- Problem description: Quote verbatim every line from the line containing "doc.recompute()" to the line containing "# Fields hold", inclusive of both, and no other line.

══════════════════════════════

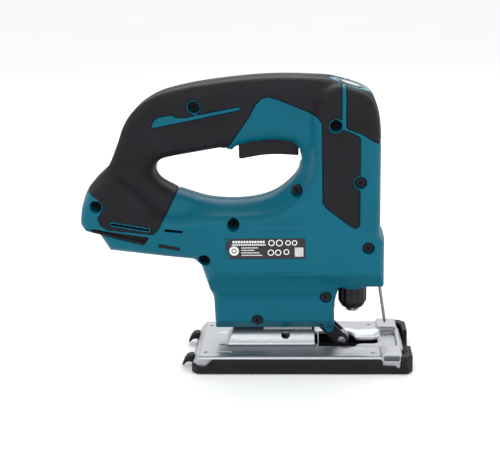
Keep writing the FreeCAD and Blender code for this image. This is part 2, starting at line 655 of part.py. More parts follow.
up = math.pi / 2
gear_gap_down = -up + math.pi / dim("gearTeeth")
parts.append(spur("pinion", dim("pinionTeeth"), 0.95, 1.15, up, dim("motorZ"), (56, 64.5), dim("shaftRad")))
parts.append(spur("drive_gear", dim("gearTeeth"), 0.7, 1.2, gear_gap_down, gear_z, (dim("gearRear"), dim("gearFront")), 6))
parts.append(tube("gear_bush", "X", ("0", gear_z), ("gearRear", "gearFront"), 6, "4+fit"))
parts.append(rod("crank_pin", "X", ("0", "%g-crankRad" % gear_z), ("gearFront", "gearFront+3.4"), 3))
parts.append(rod("gear_shaft", "X", ("0", gear_z), ("caseRear+0.1", "gearFront+0.6"), 4))

# ---------------------------------------------------------------- gear case

case_blank = block("case_blank", ("caseRear", "caseFront"), ("-caseHalf", "caseHalf"), ("caseLow", "caseHigh"))
case_rooms = [
    rod("gear_room", "X", ("0", gear_z), ("caseRear+5", 65), 20.3),
    rod("pinion_room", "X", motor, ("caseRear+5", 65), 6.4),
    block("yoke_room", (64.9, 90), (-16, 16), (90, 138)),
    rod("lower_bush_room", "Z", ("plungerX", "0"), (70, 92), 6.5),
    rod("upper_bush_room", "Z", ("plungerX", "0"), (136, 152), 6.5),
    rod("bearing_room", "X", motor, (45, 56), 8),
    rod("gear_shaft_hole", "X", ("0", gear_z), (45, 56), 4),
]
case_rooms += [block("case_corner_" + side, (49, 52.5), across(side, 13, 23), (138, 151)) for side in sign]
case_rooms += [
    rod("case_thread_%d" % i, "Y", (x, z), (-23, -15), "screwCore+0.15") for i, (x, z) in enumerate(case_screw_spots)
]
parts.append(cut("gear_case", case_blank, *case_rooms))
parts.append(block("gear_case_cover", ("caseFront+0.1", "caseFront+1.5"), (-18, 18), (86, 142)))
parts.append(tube("lower_bush", "Z", ("plungerX", "0"), (78.5, 90), 6.5, "plungerRad+fit"))
parts.append(tube("upper_bush", "Z", ("plungerX", "0"), (138, 150), 6.5, "plungerRad+fit"))
parts.append(tube("plunger_seal", "Z", ("plungerX", "0"), (76, 78.5), 6.5, "plungerRad+fit"))

# ---------------------------------------------------------------- plunger and blade clamp

yoke_z = gear_z - dim("crankRad")
plunger_rod = rod("plunger_rod", "Z", ("plungerX", "0"), (44, 153), "plungerRad")
yoke = block("yoke", (67, 70.6), (-14.8, 14.8), (yoke_z - 6, yoke_z + 6))
yoke_slot = block("yoke_slot", (66, 70.6), (-12.3, 12.3), (yoke_z - 3.1, yoke_z + 3.1))
yoke_hub = block("yoke_hub", (70.6, "plungerX"), (-5, 5), (yoke_z - 6, yoke_z + 6))
parts.append(join("plunger", plunger_rod, cut("yoke_frame", yoke, yoke_slot), yoke_hub))

holder_outline = ((0.0, 35.3), [(4.6, 35.3), (6.5, 38.0), (6.5, 52.0), (4.0, 52.0), (4.0, 44.0), (0.0, 44.0)])
sleeve_outline = ((6.58, 38.2), [
    (7.4, 38.2), (10.4, 43.0), (10.4, 56.2), (9.6, 57.0), (9.2, 57.0), (9.2, 50.0), (6.58, 50.0),
])


def turned(name, outline):
    """Body of revolution about the plunger axis from an outline of radius and height."""
    body = named("PartDesign::Body", name)
    sketch = body.newObject("Sketcher::SketchObject", name + "_sketch")
    support = [feature for feature in body.Origin.OriginFeatures if feature.Role == "XZ_Plane"][0]
    sketch.AttachmentSupport = [(support, "")]
    sketch.MapMode = "FlatFace"
    sketch.addGeometry(outline_edges(*outline), False)
    revolution = body.newObject("PartDesign::Revolution", name + "_revolution")
    revolution.Profile = sketch
    revolution.ReferenceAxis = (sketch, ["V_Axis"])
    revolution.Angle = 360
    bind(body, Placement_Base_x="plungerX")
    return body


holder_blank = turned("holder_blank", holder_outline)
parts.append(cut("blade_holder", holder_blank, block("blade_slot", (70.2, 78.8), (-0.8, 0.8), (30, 43))))
parts.append(turned("clamp_sleeve", sleeve_outline))

# ---------------------------------------------------------------- roller guide

arm_outline = ((48.2, 30.4), [
    (46.9, 39.4), ("arc", (49.6, 42.8), (53.0, 40.2)), (56.2, 29.8), (70.0, 16.0),
    ("arc", (70.3, 10.2), (64.0, 9.2)), (50.0, 23.6), ("arc", (47.6, 26.4), (48.2, 30.4)),
])
arm_blank = padded("arm_blank", "XZ", [arm_outline], (-6, 6))
parts.append(cut(
    "roller_arm", arm_blank,
    rod("arm_bore", "Y", ("armX", "armZ"), (-10, 10), "2+fit"),
    rod("arm_pin_bore", "Y", ("rollerX", "rollerZ"), (-10, 10), 1.75),
    block("arm_fork", (58.5, 75), (-3.5, 3.5), (3, 25)),
))
pin_body = rod("pin_body", "Y", ("rollerX", "rollerZ"), (-6.9, 6.9), 1.75)
pin_heads = [rod("pin_head_" + side, "Y", ("rollerX", "rollerZ"), across(side, 6.0, 7.1), 3.1) for side in sign]
parts.append(join("roller_pin", pin_body, *pin_heads))
roller_core = rod("roller_core", "Y", ("rollerX", "rollerZ"), (-3.2, 3.2), "rollerRad-0.9")
roller_rims = [rod("roller_rim_" + side, "Y", ("rollerX", "rollerZ"), across(side, 0.6, 3.2), "rollerRad") for side in sign]
parts.append(cut("guide_roller", join("roller_blank", roller_core, *roller_rims),
                 rod("roller_bore", "Y", ("rollerX", "rollerZ"), (-4, 4), "1.75+fit")))
parts.append(rod("arm_pin", "Y", ("armX", "armZ"), (-8.2, 8.2), 2))

lever_hub = rod("lever_hub", "Y", ("leverX", "leverZ"), (17.6, 21.6), 7.5)
lever_shaft = rod("lever_shaft", "Y", ("leverX", "leverZ"), (9, 17.6), 4)
lever_tab = block("lever_tab", ("leverX-3", "leverX+3"), (17.6, 20.8), ("leverZ", "leverZ+14"))
parts.append(join("orbit_lever", lever_hub, lever_shaft, lever_tab))

# ---------------------------------------------------------------- tilting base

sheet_low = "sheetTop-sheet"
plan = (("baseRear", "baseFront"), ("-baseHalf", "baseHalf"))
base_sheet = block("base_sheet", *plan, (sheet_low, "sheetTop"))
flange_block = block("flange_block", *plan, (3, sheet_low))
flange_room = block("flange_room", ("baseRear+sheet", "baseFront-sheet"), ("-baseHalf+sheet", "baseHalf-sheet"), (2, 11))
flange = cut("flange", flange_block, flange_room)
saddle_rod = rod("saddle_rod", "X", ("0", "tiltZ"), (-17, 47), "saddleRad")
saddle = common("saddle", saddle_rod, block("saddle_zone", (-20, 50), (-20, 20), (sheet_low, 30)))
channel_floor = block("channel_floor", (94, 108.5), ("-baseHalf", "baseHalf"), (7.6, 9.2))
arches = [block("fence_arch_" + side, (94, 108.5), across(side, 19, "baseHalf"), ("sheetTop", 14.3)) for side in sign]
base_blank = join("base_blank", base_sheet, flange, saddle, channel_floor, *arches)
base_rooms = [
    rod("saddle_room", "X", ("0", "tiltZ"), (-15, 48), "saddleRad-sheet"),
    block("saddle_gap", (-15, 51), (-11.6, 11.6), (2, 11)),
    block("bolt_slot", ("boltX-2.9", "boltX+2.9"), (-11.6, 11.6), (15.5, 30)),
    block("roller_gap", (50, 76), ("-slotHalf", "slotHalf"), (2, 20)),
    block("blade_gap", (75, 93), ("-bladeHalf", "bladeHalf"), (2, 20)),
    block("fence_window", (95.5, 106.5), (-40, 40), (9.2, 12.8)),
    block("fence_well", (95.5, 106.5), (-19, 19), (9.2, 20)),
    block("corner_gap_right", (107.2, 112), (-40, -31.2), (2, 20)),
    block("corner_gap_left", (107.2, 112), (31.2, 40), (2, 20)),
]
for i, (x, y) in enumerate([(-31, -26.2), (-31, 26.2), (88, -27.8), (88, 27.8)]):
    base_rooms.append(rod("base_hole_%d" % i, "Z", (x, y), (5, 15), 1.1))
parts.append(cut("base_plate", base_blank, *base_rooms))

cover_blank = block("cover_blank", (-41, 113.5), ("-coverHalf", "coverHalf"), (0, 11))
horn_outline = ((107.6, 38.0), [(111.5, 38.0), (116.0, 33.5), (116.0, 15.0), (112.0, 15.0), (112.0, 27.0), (108.6, 31.6), (107.6, 31.6)])
horn_left = padded("horn_left", "XY", [horn_outline], (0, 12.65))
horn_right = mirrored("horn_right", horn_left)
hook_outline = ((-40.5, 9.4), [
    (-42.5, 9.4), ("arc", (-46.2, 7.0), (-48.7, 1.9)), (-47.3, 1.7), ("arc", (-44.6, 4.4), (-40.5, 3.0)),
])
hooks = [padded("hook_" + side, "XZ", [hook_outline], across(side, 18, 26)) for side in sign]
front_sole = block("front_sole", (113, 116), (-34, 34), (0, 2.4))
cover_solid = join("cover_solid", cover_blank, horn_left, horn_right, front_sole, *hooks)
parts.append(cut(
    "cover_plate", cover_solid,
    block("cover_room", ("baseRear-0.2", 107.4), ("-baseHalf-0.2", "baseHalf+0.2"), (2.4, 20)),
    block("cover_front_room", (107, 112), (-31.0, 31.0), (2.4, 20)),
    block("cover_front_gap", (111, 120), (-15, 15), (2.4, 20)),
    block("cover_window", (92.5, 107.6), (-50, 50), (5.5, 20)),
    block("cover_roller_gap", (44, 98), ("-slotHalf", "slotHalf"), (-1, 3)),
    block("cover_bolt_gap", (18, 45), (-11.6, 11.6), (-1, 3)),
))
shoe_blank = common("shoe_blank", block("shoe_block", (19.5, 32.5), (-5.8, 5.8), (18, 24)),
                    rod("shoe_curve", "X", ("0", "tiltZ"), (15, 40), "saddleRad-sheet-0.3"))
parts.append(cut("clamp_shoe", shoe_blank, rod("shoe_hole", "Z", ("boltX", "0"), (15, 30), 2.5)))
bolt_shank = rod("bolt_shank", "Z", ("boltX", "0"), (15, 32), 2.4)
bolt_head = rod("bolt_head", "Z", ("boltX", "0"), (14, 18), 4.2)
bolt_socket = rod("bolt_socket", "Z", ("boltX", "0"), (13, 16.5), 2.2)
parts.append(cut("clamp_bolt", join("bolt_blank", bolt_shank, bolt_head), bolt_socket))

# ---------------------------------------------------------------- check and write

doc.recompute()
for obj in doc.Objects:
    if "Invalid" in obj.State or "Error" in obj.State:
        raise RuntimeError("%s failed: %s" % (obj.Label, obj.State))
for part in parts:
    if part.Shape.isNull() or not part.Shape.isValid():
        raise RuntimeError("%s has no valid shape" % part.Label)
    part.Shape.exportStep("parts/%s.step" % part.Label)
    print("%-20s %2d solids %9.1f mm3" % (part.Label, len(part.Shape.Solids), part.Shape.Volume))
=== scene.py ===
import json
import math
import bpy
import numpy as np
from mathutils import Matrix, Vector


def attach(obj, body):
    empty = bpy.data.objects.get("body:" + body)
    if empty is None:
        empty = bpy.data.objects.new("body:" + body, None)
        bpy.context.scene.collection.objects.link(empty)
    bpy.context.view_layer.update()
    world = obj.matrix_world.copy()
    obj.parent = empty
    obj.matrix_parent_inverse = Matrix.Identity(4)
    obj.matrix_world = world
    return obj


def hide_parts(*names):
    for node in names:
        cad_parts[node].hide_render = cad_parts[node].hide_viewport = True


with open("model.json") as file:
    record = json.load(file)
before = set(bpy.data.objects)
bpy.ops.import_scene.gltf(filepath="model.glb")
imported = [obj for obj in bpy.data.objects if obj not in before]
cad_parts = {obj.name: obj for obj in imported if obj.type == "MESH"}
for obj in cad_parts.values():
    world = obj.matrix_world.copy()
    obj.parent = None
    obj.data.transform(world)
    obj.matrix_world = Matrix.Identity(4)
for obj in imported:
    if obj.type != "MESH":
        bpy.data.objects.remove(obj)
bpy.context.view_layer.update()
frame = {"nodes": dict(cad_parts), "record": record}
nodes = frame["nodes"]
print("frame loaded,", len(nodes), "nodes")

mm = 0.001

# Fields hold a distance in millimetres at each point of a grid: below zero inside, above zero outside.


class Block:
    def __init__(self, low, high, step):
        self.low = np.array(low, dtype=np.float32)
        self.step = step
        counts = [int(math.ceil((b - a) / step)) + 1 for a, b in zip(low, high)]
        axes = [(self.low[k] + step * np.arange(counts[k])).astype(np.float32) for k in range(3)]
        self.x = axes[0][:, None, None]
        self.y = axes[1][None, :, None]
        self.z = axes[2][None, None, :]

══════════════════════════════

- Output of the task:
doc.recompute()
for obj in doc.Objects:
    if "Invalid" in obj.State or "Error" in obj.State:
        raise RuntimeError("%s failed: %s" % (obj.Label, obj.State))
for part in parts:
    if part.Shape.isNull() or not part.Shape.isValid():
        raise RuntimeError("%s has no valid shape" % part.Label)
    part.Shape.exportStep("parts/%s.step" % part.Label)
    print("%-20s %2d solids %9.1f mm3" % (part.Label, len(part.Shape.Solids), part.Shape.Volume))
=== scene.py ===
import json
import math
import bpy
import numpy as np
from mathutils import Matrix, Vector


def attach(obj, body):
    empty = bpy.data.objects.get("body:" + body)
    if empty is None:
        empty = bpy.data.objects.new("body:" + body, None)
        bpy.context.scene.collection.objects.link(empty)
    bpy.context.view_layer.update()
    world = obj.matrix_world.copy()
    obj.parent = empty
    obj.matrix_parent_inverse = Matrix.Identity(4)
    obj.matrix_world = world
    return obj


def hide_parts(*names):
    for node in names:
        cad_parts[node].hide_render = cad_parts[node].hide_viewport = True


with open("model.json") as file:
    record = json.load(file)
before = set(bpy.data.objects)
bpy.ops.import_scene.gltf(filepath="model.glb")
imported = [obj for obj in bpy.data.objects if obj not in before]
cad_parts = {obj.name: obj for obj in imported if obj.type == "MESH"}
for obj in cad_parts.values():
    world = obj.matrix_world.copy()
    obj.parent = None
    obj.data.transform(world)
    obj.matrix_world = Matrix.Identity(4)
for obj in imported:
    if obj.type != "MESH":
        bpy.data.objects.remove(obj)
bpy.context.view_layer.update()
frame = {"nodes": dict(cad_parts), "record": record}
nodes = frame["nodes"]
print("frame loaded,", len(nodes), "nodes")

mm = 0.001

# Fields hold a distance in millimetres at each point of a grid: below zero inside, above zero outside.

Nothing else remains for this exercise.